:: What is asked ::
Output, please, exactly those lines of the listing that come before the line with "medium_path = 8.6; // [-12:0.1:12]", along with that line itself.

:: Data block ::
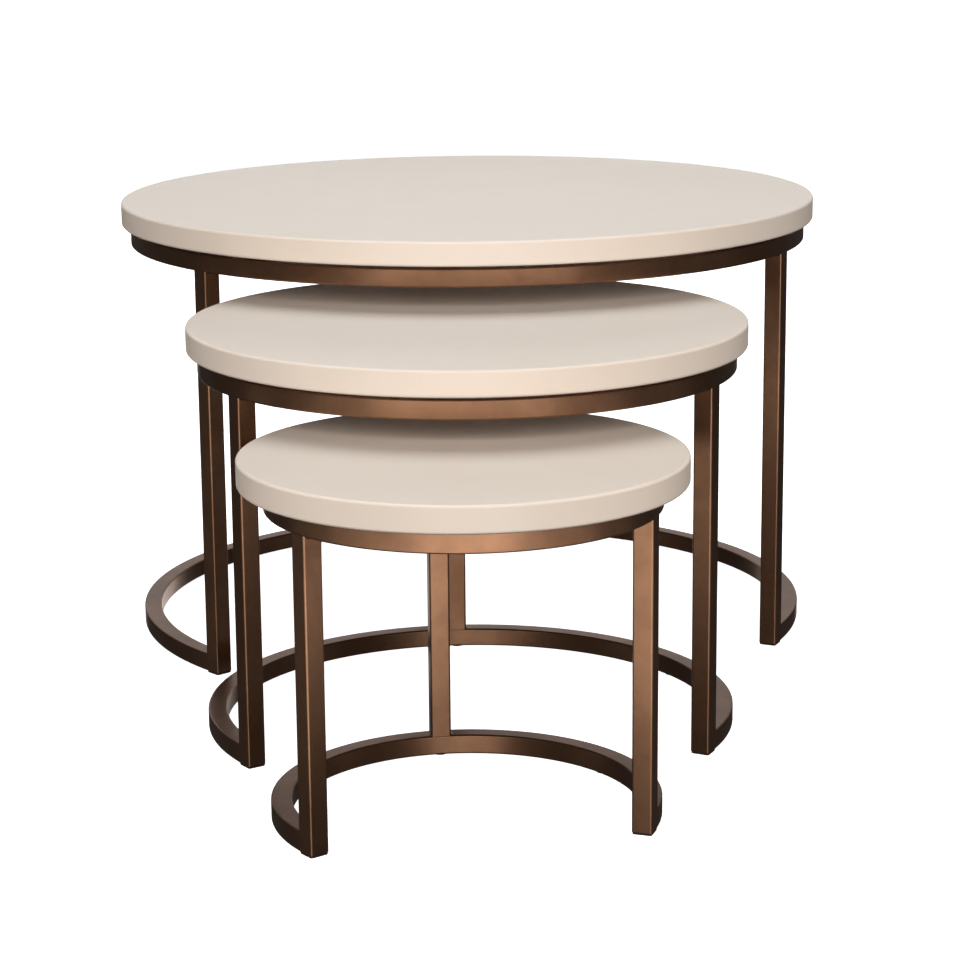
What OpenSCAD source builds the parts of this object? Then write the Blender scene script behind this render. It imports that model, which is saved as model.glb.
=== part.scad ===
// Nesting tables: three free-standing round tables, large, medium and small. Each has a lacquered
// disc on a square-tube frame. The frame is open at the front, so that the next smaller table
// slides in between its front legs.
// Millimetres, +Z up, fronts towards -Y. The origin is on the floor, in the middle of the set.

/* [Large table] */
// Diameter of the large top
large_d = 800; // [660:10:960]
// Height of the large table
large_h = 500; // [410:5:600]
// How far the large top reaches past its frame
large_overhang = 10; // [4:1:40]
// Angle from the front of the large frame to each front leg
large_leg_angle = 56; // [50:1:68]
// Turn of the large table, seen from above
large_turn = 8.5; // [-10:0.5:10]

/* [Medium table] */
// How far the medium top reaches past its frame
medium_overhang = 11; // [4:1:40]
// Angle from the front of the medium frame to each front leg
medium_leg_angle = 59; // [50:1:68]
// Turn of the medium table, seen from above
medium_turn = 3.5; // [-10:0.5:10]
// How far the medium table stands out from between the large table's front legs
medium_pull = 212; // [100:1:400]
// Direction in which the medium table slides in, off straight back
medium_path = 8.6; // [-12:0.1:12]

/* [Small table] */
// How far the small top reaches past its frame
small_overhang = 24; // [4:1:40]
// Angle from the front of the small frame to each front leg
small_leg_angle = 61.5; // [50:0.5:68]
// Turn of the small table, seen from above
small_turn = 9; // [-10:0.5:10]
// How far the small table stands out from between the medium table's front legs
small_pull = 152; // [80:1:300]
// Direction in which the small table slides in, off straight back
small_path = 4.5; // [-12:0.1:12]

/* [Nesting] */
// Gap at each side between a smaller top and the front legs that it passes
nest_clearance = 2; // [1:0.5:10]
// Gap between a smaller top and the underside of the ring above it
head_clearance = 26; // [5:1:40]

/* [Tops] */
// Thickness of every top
top_t = 26; // [18:1:36]
// Rounding of the top's rim, above and below
top_edge_r = 3; // [1:0.5:6]

/* [Tube] */
// Side of the square tube of rings, legs and base arcs
tube = 20; // [16:1:26]
// Wall of the tube
wall = 1.5; // [1:0.25:2.5]
// Outer corner radius of the tube
tube_corner_r = 2; // [1:0.25:3]
// Vent holes inside the welded joints, which let the tube breathe
vent_d = 8; // [4:1:10]

/* [Tabs and screws] */
// Thickness of the tabs, which hold the top clear of the ring
tab_t = 3; // [2:0.5:5]
// Width of a tab
tab_w = 24; // [18:1:34]
// How far a tab's outer end stays back from the ring's outer face
tab_inset = 6; // [3:1:12]
// Distance of the screw from the ring's inner face
screw_in = 14; // [13:1:24]
// Tabs of the large and the medium table
tab_count = 4; // [3:1:8]
// Tabs of the small table
small_tab_count = 3; // [3:1:6]
// Diameter of the wood screws
screw_d = 4; // [3:0.5:6]
// How far a screw goes into the top
screw_depth = 18; // [10:1:24]
// Radial clearance of a screw in its tab
screw_clearance = 0.3; // [0.1:0.1:1]
// Diameter of a screw head
head_d = 8; // [7:0.5:12]
// Height of a screw head
head_t = 2.4; // [2:0.1:4]

/* [Feet] */
// Height by which plugs and glides hold the tube off the floor
glide_t = 1.5; // [1:0.5:4]
// Length of the part of a plug that sits in the leg
plug_l = 14; // [8:1:30]
// Gap round a plug in its leg
plug_clearance = 0.1; // [0.05:0.05:0.5]
// How far a plug's head stays back from the leg's faces
plug_inset = 0.5; // [0:0.25:2]
// Diameter of a glide's head, under a base arc
glide_d = 14; // [8:1:16]
// Diameter of a glide's stem
stem_d = 6; // [4:0.5:7]
// Length of a glide's stem
stem_l = 8; // [5:1:14]
// Radial clearance of a glide's stem in the base arc
stem_clearance = 0.1; // [0.05:0.05:0.3]

/* [Hidden] */
$fn = 96;
EPS = 1;                    // how far a cutting tool runs past what it cuts
CROSS_W = 1.2;              // cross recess of a screw head: width of a slot
CROSS_L = 4.6;              // length of a slot
CROSS_DEPTH = 1.4;          // depth of both slots
SCREW_TIP = 5;              // length of a screw's point
PILOT_SPARE = 1;            // spare depth of a pilot hole past the screw's point
CREAM = [0.90, 0.85, 0.79];
BRONZE = [0.36, 0.25, 0.18];
ZINC = [0.72, 0.72, 0.74];
BLACK = [0.10, 0.09, 0.09];

// A table is [top radius, frame radius, height, leg angle, turn, tabs, x, y], made in two steps,
// because each smaller table is sized and placed by the front legs of the larger one.
function top_r(t) = t[0];
function frame_r(t) = t[1];
function height(t) = t[2];
function leg_angle(t) = t[3];
function turn(t) = t[4];
function tab_number(t) = t[5];
function centre(t) = [t[6], t[7]];

// Heights, from the floor
function top_z(t) = height(t) - top_t;
function tab_z(t) = top_z(t) - tab_t;
function ring_z(t) = tab_z(t) - tube;

// The front legs' inner edges, which the smaller top passes: half the gap between them, and how
// far in front of the table's centre they stand
function gap_half(t) = (frame_r(t) - tube) * sin(leg_angle(t)) - tube / 2 * cos(leg_angle(t));
function gap_front(t) = (frame_r(t) - tube) * cos(leg_angle(t)) + tube / 2 * sin(leg_angle(t));
function gap_middle(t) = centre(t) + gap_front(t) * [sin(turn(t)), -cos(turn(t))];

// A smaller table fits the gap of table t when it slides along path, and stands out by pull
function nested_top_r(t, path) = gap_half(t) * cos(turn(t) + path) - nest_clearance;
function nested_height(t) = ring_z(t) - head_clearance;
function pulled_centre(t, path, pull) = gap_middle(t) - pull * [sin(path), cos(path)];
function smaller(t, path, pull, overhang, angle, turned, tabs) =
    let (r = nested_top_r(t, path), c = pulled_centre(t, path, pull))
    [r, r - overhang, nested_height(t), angle, turned, tabs, c[0], c[1]];

large_at_zero = [large_d / 2, large_d / 2 - large_overhang, large_h,
    large_leg_angle, large_turn, tab_count, 0, 0];
medium_at_zero = smaller(large_at_zero, medium_path, medium_pull,
    medium_overhang, medium_leg_angle, medium_turn, tab_count);
small_at_zero = smaller(medium_at_zero, small_path, small_pull,
    small_overhang, small_leg_angle, small_turn, small_tab_count);

// The origin moves to the middle of the set
set_of_three = [large_at_zero, medium_at_zero, small_at_zero];
function middle(axis) = (max([for (t = set_of_three) centre(t)[axis] + top_r(t)])
    + min([for (t = set_of_three) centre(t)[axis] - top_r(t)])) / 2;
function to_origin(t) = [for (i = [0:7]) i < 6 ? t[i] : t[i] - middle(i - 6)];
large = to_origin(large_at_zero);
medium = to_origin(medium_at_zero);
small = to_origin(small_at_zero);

// Puts a table's piece in its place: pieces are drawn about the table's own axis, front at -Y
module place(t) {
    translate([centre(t)[0], centre(t)[1], 0])
        rotate([0, 0, turn(t)])
            children();
}

// Puts a piece at an angle from the front, on the middle line of the tube
module on_frame(t, angle) {
    rotate([0, 0, angle])
        translate([0, -(frame_r(t) - tube / 2), 0])
            children();
}

// Square with rounded corners, centred
module rounded_square(side, r) {
    square([side, side - 2 * r], center = true);
    square([side - 2 * r, side], center = true);
    for (x = [-1, 1], y = [-1, 1])
        translate([x, y] * (side / 2 - r))
            circle(r);
}

// Cross-section of the tube
module tube_section() {
    difference() {
        rounded_square(tube, tube_corner_r);
        square(tube - 2 * wall, center = true);
    }
}

// Tube bent to the frame's radius, from angle start through sweep, lying at height z
module bent_tube(t, z, start, sweep) {
    translate([0, 0, z + tube / 2])
        rotate([0, 0, start])
            rotate_extrude(angle = sweep)
                translate([frame_r(t) - tube / 2, 0])
                    tube_section();
}

// Round top with a softly rounded rim, and a blind pilot hole over each tab
module top(t) {
    color(CREAM) place(t) difference() {
        translate([0, 0, top_z(t)])
            rotate_extrude()
                rim_outline(top_r(t));
        for (angle = tab_angles(t))
            at_screw(t, angle)
                translate([0, 0, top_z(t) - EPS])
                    cylinder(d = screw_d, h = EPS + screw_depth + PILOT_SPARE);
    }
}

// Half of the top's cross-section
module rim_outline(r) {
    square([r - top_edge_r, top_t]);
    translate([0, top_edge_r])
        square([r, top_t - 2 * top_edge_r]);
    for (z = [top_edge_r, top_t - top_edge_r])
        translate([r - top_edge_r, z])
            circle(top_edge_r);
}

// Closed ring of bent tube under the top, with a vent hole over each leg
module ring(t) {
    color(BRONZE) place(t) difference() {
        bent_tube(t, ring_z(t), 0, 360);
        for (angle = [-leg_angle(t), leg_angle(t), 180])
            on_frame(t, angle)
                translate([0, 0, ring_z(t) - EPS])
                    cylinder(d = vent_d, h = EPS + wall + EPS);
    }
}

// Front leg, from its foot plug up to the ring. side is -1 for the left leg and 1 for the right.
// The base arc is welded to the side that looks away from the front, over a vent hole.
module front_leg(t, side) {
    color(BRONZE) place(t) on_frame(t, side * leg_angle(t)) difference() {
        translate([0, 0, glide_t])
            linear_extrude(ring_z(t) - glide_t)
                tube_section();
        translate([side * (tube / 2 - wall - EPS), 0, glide_t + tube / 2])
            rotate([0, side * 90, 0])
                cylinder(d = vent_d, h = EPS + wall + EPS);
    }
}

// Back leg, standing on the base arc
module back_leg(t) {
    color(BRONZE) place(t) on_frame(t, 180)
        translate([0, 0, glide_t + tube])
            linear_extrude(ring_z(t) - glide_t - tube)
                tube_section();
}

// C-shaped base arc, round the back from one front leg to the other. Its ends are cut flat
// against the legs' sides.
module base_arc(t) {
    color(BRONZE) place(t) difference() {
        bent_tube(t, glide_t, leg_angle(t) - 90, 360 - 2 * leg_angle(t));
        for (side = [-1, 1])
            on_frame(t, side * leg_angle(t))
                translate([-tube / 2, -tube, glide_t - EPS])
                    cube([tube, 2 * tube, tube + 2 * EPS]);
        on_frame(t, 180)
            translate([0, 0, glide_t + tube - wall - EPS])
                cylinder(d = vent_d, h = EPS + wall + EPS);
        for (angle = glide_angles(t))
            on_frame(t, angle)
                translate([0, 0, glide_t - EPS])
                    cylinder(r = stem_d / 2 + stem_clearance, h = EPS + wall + EPS);
    }
}

// Angles of the glides: under the back leg, and halfway from it to each front leg
function glide_angles(t) = [for (side = [-1, 0, 1]) 180 + side * (180 - leg_angle(t)) / 2];

// Angles of the tabs, evenly spaced, none at the very front
function tab_angles(t) = [for (i = [0:tab_number(t) - 1]) (i + 0.5) * 360 / tab_number(t)];

// Puts a screw or its hole in place, inside the ring
module at_screw(t, angle) {
    rotate([0, 0, angle])
        translate([0, -(frame_r(t) - tube - screw_in), 0])
            children();
}

// Flat tabs welded on the ring, each with a round nose and a screw hole
module tabs(t) {
    color(BRONZE) place(t)
        for (angle = tab_angles(t))
            at_screw(t, angle)
                translate([0, 0, tab_z(t)])
                    linear_extrude(tab_t)
                        difference() {
                            union() {
                                circle(d = tab_w);
                                translate([-tab_w / 2, -(screw_in + tube - tab_inset)])
                                    square([tab_w, screw_in + tube - tab_inset]);
                            }
                            circle(r = screw_d / 2 + screw_clearance);
                        }
}

// Wood screws, driven up through the tabs into the top
module screws(t) {
    color(ZINC) place(t)
        for (angle = tab_angles(t))
            at_screw(t, angle)
                translate([0, 0, tab_z(t)])
                    screw(tab_t + screw_depth);
}

// One screw: its head hangs below z = 0, and its shank reaches up to l
module screw(l) {
    difference() {
        translate([0, 0, -head_t])
            cylinder(d = head_d, h = head_t);
        for (a = [0, 90])
            rotate([0, 0, a])
                translate([-CROSS_L / 2, -CROSS_W / 2, -head_t - EPS])
                    cube([CROSS_L, CROSS_W, EPS + CROSS_DEPTH]);
    }
    cylinder(d = screw_d, h = l - SCREW_TIP);
    translate([0, 0, l - SCREW_TIP])
        cylinder(d1 = screw_d, d2 = 0.4, h = SCREW_TIP);
}

// Square plugs that close the front legs and stand on the floor
module foot_plugs(t) {
    color(BLACK) place(t)
        for (side = [-1, 1])
            on_frame(t, side * leg_angle(t)) {
                linear_extrude(glide_t)
                    rounded_square(tube - 2 * plug_inset, tube_corner_r);
                translate([0, 0, glide_t])
                    linear_extrude(plug_l)
                        square(tube - 2 * wall - 2 * plug_clearance, center = true);
            }
}

// Round glides pressed into the underside of the base arc
module glides(t) {
    color(BLACK) place(t)
        for (angle = glide_angles(t))
            on_frame(t, angle) {
                cylinder(d = glide_d, h = glide_t);
                cylinder(d = stem_d, h = glide_t + stem_l);
            }
}

top(large);  // large_top
ring(large);  // large_ring
front_leg(large, -1);  // large_leg_left
front_leg(large, 1);  // large_leg_right
back_leg(large);  // large_leg_back
base_arc(large);  // large_base_arc
tabs(large);  // large_tabs
screws(large);  // large_screws
foot_plugs(large);  // large_foot_plugs
glides(large);  // large_glides
top(medium);  // medium_top
ring(medium);  // medium_ring
front_leg(medium, -1);  // medium_leg_left
front_leg(medium, 1);  // medium_leg_right
back_leg(medium);  // medium_leg_back
base_arc(medium);  // medium_base_arc
tabs(medium);  // medium_tabs
screws(medium);  // medium_screws
foot_plugs(medium);  // medium_foot_plugs
glides(medium);  // medium_glides
top(small);  // small_top
ring(small);  // small_ring
front_leg(small, -1);  // small_leg_left
front_leg(small, 1);  // small_leg_right
back_leg(small);  // small_leg_back
base_arc(small);  // small_base_arc
tabs(small);  // small_tabs
screws(small);  // small_screws
foot_plugs(small);  // small_foot_plugs
glides(small);  // small_glides
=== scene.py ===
# %% [markdown]
# # Nesting tables
# Three round tables that slide in under one another. Each is a cream lacquered board on a frame
# of square bronze tube. The moving model is already there, as a frame of plain solids with the
# right sizes and joints. This lesson gives it its finished surfaces, and nothing in it moves or
# resizes the frame.

# %% Load the frame
import math
import random

import bmesh
import bpy
from mathutils import Matrix, Vector


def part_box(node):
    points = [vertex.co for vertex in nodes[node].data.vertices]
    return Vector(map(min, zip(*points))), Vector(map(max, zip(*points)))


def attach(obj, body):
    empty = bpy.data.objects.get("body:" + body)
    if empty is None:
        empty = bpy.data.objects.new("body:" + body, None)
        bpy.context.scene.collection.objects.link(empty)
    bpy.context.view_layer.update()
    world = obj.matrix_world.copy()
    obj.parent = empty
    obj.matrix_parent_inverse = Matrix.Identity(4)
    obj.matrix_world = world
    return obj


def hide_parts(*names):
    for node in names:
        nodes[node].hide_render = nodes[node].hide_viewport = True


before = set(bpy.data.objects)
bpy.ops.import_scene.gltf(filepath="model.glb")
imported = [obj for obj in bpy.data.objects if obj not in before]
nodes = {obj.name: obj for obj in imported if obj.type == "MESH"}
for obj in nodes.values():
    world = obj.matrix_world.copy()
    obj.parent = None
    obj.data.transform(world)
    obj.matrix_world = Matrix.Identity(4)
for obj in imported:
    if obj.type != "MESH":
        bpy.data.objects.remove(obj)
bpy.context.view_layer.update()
MM = 0.001
print("nodes in the frame:", len(nodes))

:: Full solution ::
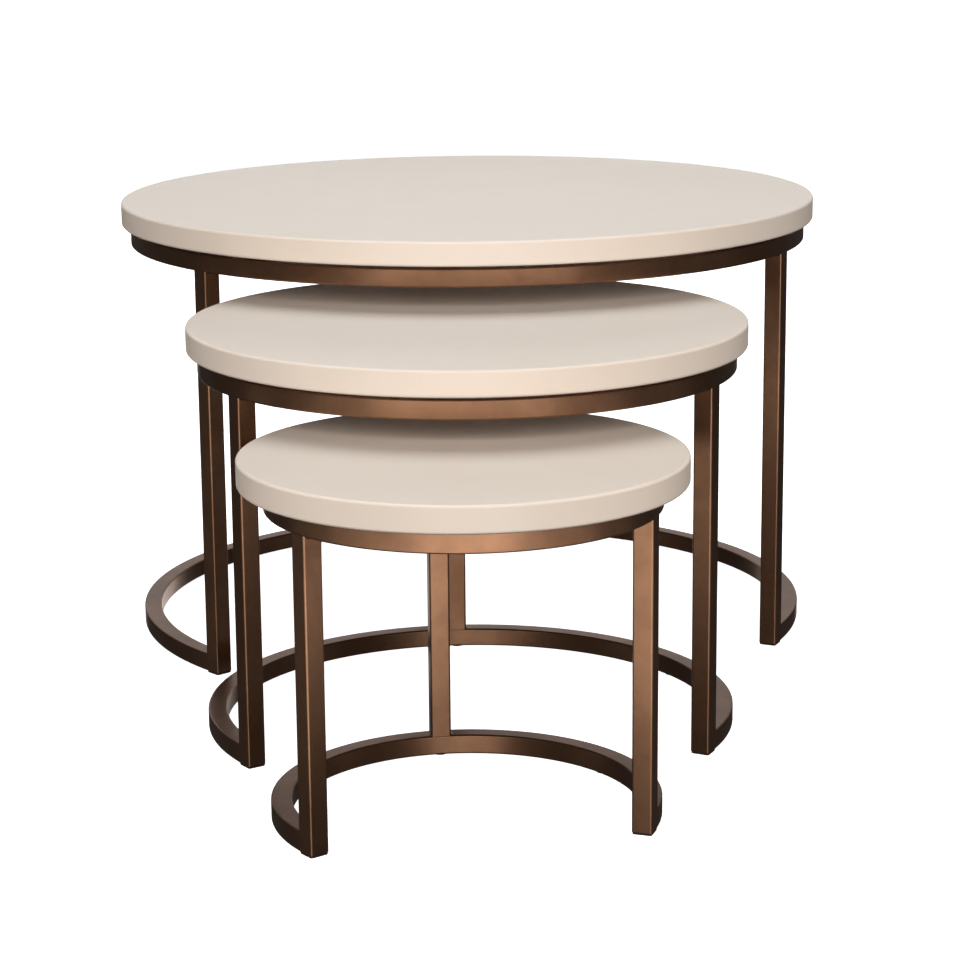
What OpenSCAD source builds the parts of this object? Then write the Blender scene script behind this render. It imports that model, which is saved as model.glb.
=== part.scad ===
// Nesting tables: three free-standing round tables, large, medium and small. Each has a lacquered
// disc on a square-tube frame. The frame is open at the front, so that the next smaller table
// slides in between its front legs.
// Millimetres, +Z up, fronts towards -Y. The origin is on the floor, in the middle of the set.

/* [Large table] */
// Diameter of the large top
large_d = 800; // [660:10:960]
// Height of the large table
large_h = 500; // [410:5:600]
// How far the large top reaches past its frame
large_overhang = 10; // [4:1:40]
// Angle from the front of the large frame to each front leg
large_leg_angle = 56; // [50:1:68]
// Turn of the large table, seen from above
large_turn = 8.5; // [-10:0.5:10]

/* [Medium table] */
// How far the medium top reaches past its frame
medium_overhang = 11; // [4:1:40]
// Angle from the front of the medium frame to each front leg
medium_leg_angle = 59; // [50:1:68]
// Turn of the medium table, seen from above
medium_turn = 3.5; // [-10:0.5:10]
// How far the medium table stands out from between the large table's front legs
medium_pull = 212; // [100:1:400]
// Direction in which the medium table slides in, off straight back
medium_path = 8.6; // [-12:0.1:12]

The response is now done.